The Chicago Cubs needed a ninth-inning rally, and catcher Willson Contreras saw an opportunity.

Contreras motored from first to third base on a two-out Ian Happ single to right field Tuesday at Petco Park, putting the tying run 90 feet from home. Although they ultimately would lose to the San Diego Padres on Frank Schwindel’s flyout to the wall after Patrick Wisdom was hit to load the bases, base-running plays like Contreras’ have became a staple of the Cubs’ offensive profile.

“That’s going to be part of some of the risks that we’re going to take this season is just trying to maximize the areas where we can take chances,” manager David Ross said this week. “For us to compete, we’ve got to do that a little bit more and take some chances in areas. … Guys have done a nice job of pushing the envelope.”

The Cubs have been one of the best teams at taking extra bases. Their 52% Extra Bases Taken Percentage (XBT%) is third highest in the majors, well above the average of 43%. With a runner on first, a Cubs base runner has advanced to third or scored 23 times, tying them for second most in those situations.

For an offense averaging 2.75 runs in the last 20 games, excluding the 21-run game outlier against the Pittsburgh Pirates, the Cubs could do a better job of taking advantage of when runners are on base. Relying on contact to produce runs makes cashing in when hitters get on base much more important. Entering their weekend series against the Diamondbacks in Arizona, 30% of Cubs base runners have scored after reaching; the MLB average is 31%.

First-base coach Mike Napoli has taken on base running among his duties. Despite being a catcher-turned-first baseman, Napoli was known for his stellar base running during his 12-year MLB career. He recalled how after the Los Angeles Angels drafted him, the organization prioritized base running. Players weren’t going to reach the big leagues if they weren’t good on the basepaths.

Napoli always felt pride in that area of his game. He took more chances on the bases while in the minors to figure out which situations he could take an extra base. So when he was called up for the first time in 2006 after six years in the minors, Napoli already understood his base running strengths and techniques.

Part of Napoli and the Cubs’ base-running teaching process involves highlighting a smart play or when someone makes a mistake, whether its from their team or an opponent. It provides concrete examples of what the Cubs want from their base runners. Sound base running technique also helps third-base coach Willie Harris’ in-game decision-making for when to send a runner home.

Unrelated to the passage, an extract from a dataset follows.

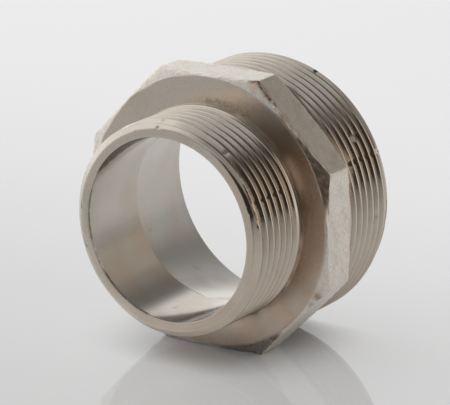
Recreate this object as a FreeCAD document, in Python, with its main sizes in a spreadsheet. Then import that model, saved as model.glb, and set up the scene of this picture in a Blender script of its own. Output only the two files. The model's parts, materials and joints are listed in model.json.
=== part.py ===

“I was a bigger guy, wasn’t the fastest, but I try to explain to these guys, it’s just anticipation, knowing the game, knowing situations and thinking about getting 90 feet because 90 feet can win you a baseball game,” Napoli told the Tribune. “We won playoff games when I played because someone got an extra 90 feet. The importance of that has been lost a little bit in the game today.

“A lot of guys go through the minor leagues, and it’s two years in the minors and then they’re in the big leagues. … It’s a little bit harder trying to teach it at the big-league level because it all counts.”

Contreras has been one of the Cubs’ most successful aggressive runners while limiting mistakes. He leads the team with seven bases taken, including three on first-to-third or scoring. Wisdom and Seiya Suzuki rank second with four.

The Cubs’ aggressiveness has a drawback at times. They have committed too many base-running mistakes. The Cubs’ 13 Outs on Base (OOB) are tied for the third most in the majors. These do not include pickoffs, caught stealing or forceouts. Five have occurred at second base (tied for first) and four at third (tied for second).

Finding a balance between smart aggressiveness and being responsible on the bases is a middle ground the Cubs are trying to navigate.

“It is important to have guys in motion, especially as much we put the ball on the ground,” Ross said. “And as much as we make contact that the more we can get action on the bases, that will help us stay out of double plays more.”